Hace diez años se comenzaron los asesinatos por decenas. Hasta mediados del 2010 no había más de diez homicidios al mes, y de pronto se registraron veinte. En el 2015, casi al mismo tiempo que los candidatos a gobernador ofrecían seguridad, Colima destacó entre las demás entidades del país y se puso en el primer lugar de víctimas de homicidios por cada cien mil habitantes. Hasta la fecha, nos mantenemos como líderes del ranking.

Los números son fríos, pero las historias parecen igual de indiferentes. Cada año hay marchas, plantones, gritos de auxilio, escenas de exabrupto en las sedes de gobierno. Así como un grupo de personas marcharon exigiendo justicia por Anel, también lo han hecho por estudiantes como Andrea, por niñas desaparecidas como Naomi o por sacerdotes asesinados en su propio templo, como José. Y siempre, siempre hay quien hace pública su falta de empatía con argumentos de sabiondo.

Hace siete años se contaron como 10 mil personas marchando en el centro de la ciudad pidiendo paz, convocados, la gran mayoría, por los representantes de la iglesia católica. No faltó quién despreciara sus intenciones. En Tecomán, familiares de una niña desaparecida irrumpieron en el palacio municipal para exigir una justicia expedita, y sin importar su dolor fueron tachados de irresponsables y salvajes. Los familiares de desaparecidos que buscan fosas no son más que ingenuos exponiéndose al riesgo.

El principio de que cualquier vida humana es valiosa no sirve para explicar la tragedia local. Son muy pocos los que merecen la etiqueta de “víctima” y peor aún, casi nadie está habilitado para hacer llamados de atención. La espiral de violencia en nuestro estado parece ser una normalidad que nos tocó vivir como por castigo divino, como si fuéramos espectadores de un karma del que no somos culpables. Lo que para otros podría ser terror, para los locales es una manifestación de justicia impía.

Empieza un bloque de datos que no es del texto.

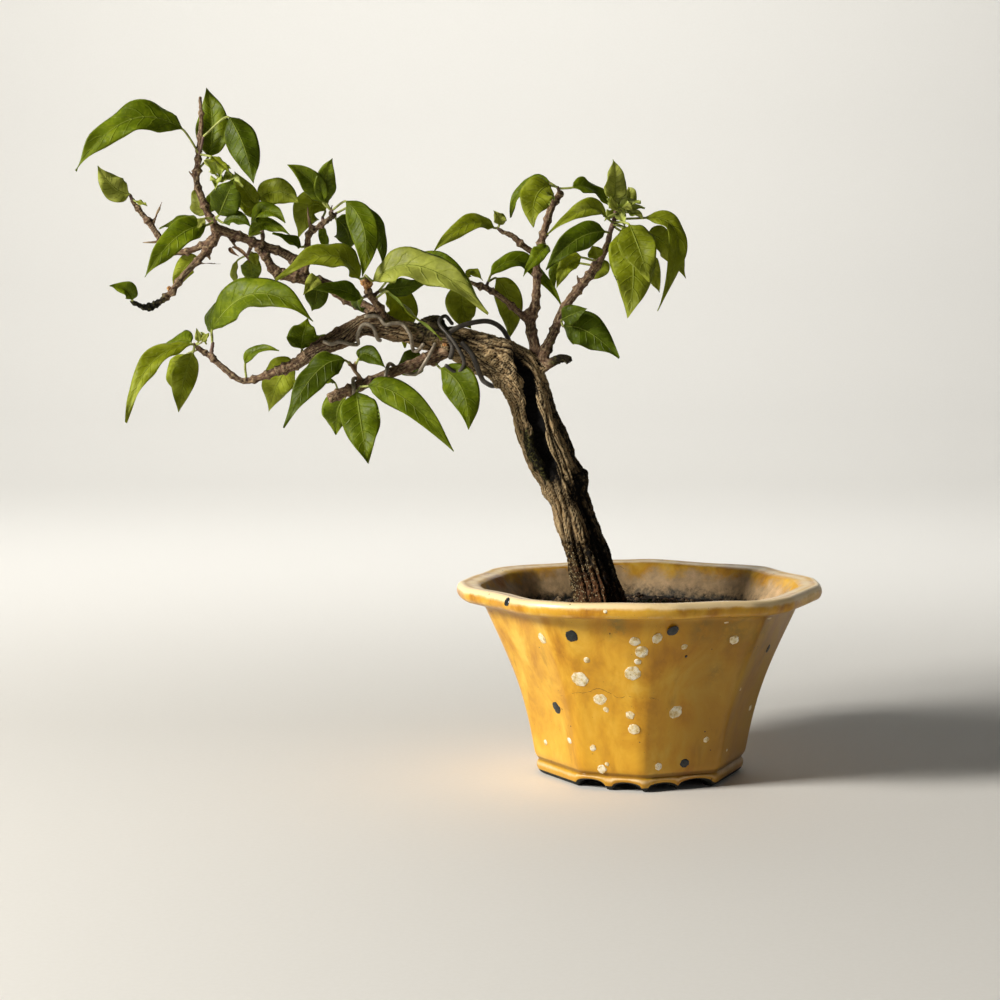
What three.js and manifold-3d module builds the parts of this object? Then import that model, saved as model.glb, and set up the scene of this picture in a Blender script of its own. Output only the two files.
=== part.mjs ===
// Bougainvillea bonsai in a soft-cornered octagonal glazed pot, millimetres, +Z up.
// The front faces -Y. The tree leans left (-X) out of the pot, its thin branches wired.
// X and Y are taken from the pot's axis while the parts are made, and the whole plant is
// then moved so that the middle of its box stands over the origin.
import * as THREE from "three";
import { mergeVertices } from "three/addons/utils/BufferGeometryUtils.js";
import Module from "manifold-3d";

const wasm = await Module();
wasm.setup();

// ---- driving dimensions ----
// corners of the hand-made octagon, in degrees from the front
const CORNERS = [-2.2, 42, 89, 136, 183, 230, 278, 324, 357.8];
const POT_SIDES = 32; // facets round the pot, four to each side of the octagon
const CORNER_CUT = 1.025; // how far the sharp octagon would stand past its rounded corners
const GAP = 0.3; // clear space between touching pieces
const TRIM = 0.05; // how far a surface may move when slivers are trimmed off
const SHORTEST = 0.03; // the shortest edge that a mesh keeps
const BLADE = 0.6; // thickness of a leaf blade
const PETIOLE = 0.55; // radius of a leaf stalk
const HEAVY_WIRE = 1.25; // radius of the wire round the trunk
const FINE_WIRE = 1.0; // radius of the wires round the branches
const FRONT = -Math.PI / 2;

// pot outline, [corner radius, height], from the middle of the underside out and up
const POT_PROFILE = [
  [0, 2.6], [37, 2.6], [38.2, 0], [43.8, 0], [46, 2.2], [46.3, 5.2], [45.2, 6.4], [47, 9],
  [49.5, 22.5], [53.8, 39], [60.2, 55], [68, 72], [78.6, 77.8], [80, 81], [78.6, 85],
  [69.4, 84], [66.6, 80], [60.6, 66], [48, 38], [37, 13], [0, 12],
];
const SOIL_PROFILE = [
  [0, 12.3], [36.6, 13.3], [47.6, 38.1], [60.2, 66.1], [61.8, 69.6], [44, 71], [0, 72.6],
];
// scallops along the front and the back of the foot: [angle from the front, width, height]
const SCALLOPS = [[-32, 14, 3.8], [-10.5, 13, 3.2], [9.6, 13, 2.8], [30.5, 16, 3.8]];

// ---- helpers ----
const v = (p) => new THREE.Vector3(p[0], p[1], p[2]);

// a closed three.js geometry as a manifold solid
function solid(geometry) {
  const g = geometry.clone();
  g.deleteAttribute("normal");
  g.deleteAttribute("uv");
  const merged = mergeVertices(g, 1e-4);
  return new wasm.Manifold(new wasm.Mesh({
    numProp: 3,
    vertProperties: new Float32Array(merged.attributes.position.array),
    triVerts: new Uint32Array(merged.index.array),
  }));
}

// a manifold solid as a three.js geometry
function geometryOf(body) {
  const mesh = body.getMesh();
  const g = new THREE.BufferGeometry();
  const n = mesh.numProp;
  const points = [];
  for (let i = 0; i < mesh.vertProperties.length; i += n) {
    points.push(new THREE.Vector3().fromArray(mesh.vertProperties, i));
  }
  g.setIndex(collapsed(points, Array.from(mesh.triVerts)));
  g.setAttribute("position", new THREE.Float32BufferAttribute(points.flatMap((p) => p.toArray()), 3));
  g.computeVertexNormals();
  return g;
}

// the triangles left once every edge shorter than SHORTEST is drawn together into one point
function collapsed(points, corners) {
  for (let skip = 0; ;) {
    const around = points.map(() => new Set());
    corners.forEach((a, i) => {
      const next = corners[i % 3 === 2 ? i - 2 : i + 1];
      around[a].add(next);
      around[next].add(a);
    });
    const short = [];
    around.forEach((near, a) => near.forEach((b) => {
      if (a < b && points[a].distanceTo(points[b]) < SHORTEST) short.push([a, b]);
    }));
    if (skip >= short.length) return corners;
    const [a, b] = short[skip];
    // the edge may go only where its two ends share no more than its own two triangles
    if ([...around[a]].filter((c) => around[b].has(c)).length > 2) {
      skip++;
      continue;
    }
    const moved = corners.map((c) => (c === b ? a : c));
    corners = moved.filter((_, i) => {
      const [p, q, s] = moved.slice(3 * Math.floor(i / 3), 3 * Math.floor(i / 3) + 3);
      return p !== q && q !== s && s !== p;
    });
  }
}

const union = (bodies) => bodies.reduce((a, b) => a.add(b));
const largest = (body) => body.decompose().sort((a, b) => b.volume() - a.volume())[0];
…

Los secuestros, los asesinatos, las escenas brutales de violación de la humanidad pertenecen al mundo de los malos, solo alcanzan a quienes están metidos en problemas, a quienes se relacionan con el narco por trabajo, por negocios, por política, por vínculo familiar, sentimental o sexual. Quizás algunos, como el sacerdote José, pueden escapar a estas justificaciones, pero las víctimas que no tienen hábito, las que nos llegan por terceros, se van acumulando en un relato de normalidad, como desecho de una sociedad que está purificándose.

Ganó el mal. Presenciamos un espectáculo de brutalidad que enfrentamos con muy poca empatía. Estamos en una película de gangsters donde los de arriba pactan, traicionan, hacen negocios y gana el más inteligente, el que tiene más dinero o el que corrió con la mejor suerte. Pero a nuestra película le faltan justicieros y héroes. No sirve de nada votar, no sirve de nada marchar, tampoco sirve organizarse con pico y pala para buscar fosas, mucho menos para controlar la corrupción de los ministerios públicos y procurar la justicia. No podemos hacer más que observar, portarnos bien, y quizás, juntarnos con las personas correctas.

Pocas respuestas nos ha dado el Estado. La espiral de violencia de Colima se enmarca en tres presidentes, dos gobernadores, decenas de alcaldes y quién sabe cuántos fiscales, secretarios, directores y jefes de policía. Se construyó un C4, se instalaron cámaras, se militarizaron policías, vinieron la Marina y el Ejército, luego volvieron con el nombre de Guardia Nacional ¿Estaríamos peor sin todo ese despliegue de recursos? ¿No es una respuesta así de épica la que se necesita para enfrentar al mal?

Más allá del heroísmo en las consignas, pienso en quienes cargan con los costos de organizarse para intentar hacer entrar en razón a funcionarios públicos, para buscar fosas, para impulsar una reforma legal o despertar la sensibilidad de un representante popular. Aquí no hay épica, pero tampoco una teodicea resuelta a favor del mal, simplemente son ciudadanos procurando soluciones muy concretas para reparar el sentido de valor de la humanidad, algo que parece que hemos perdido en nuestra tragedia.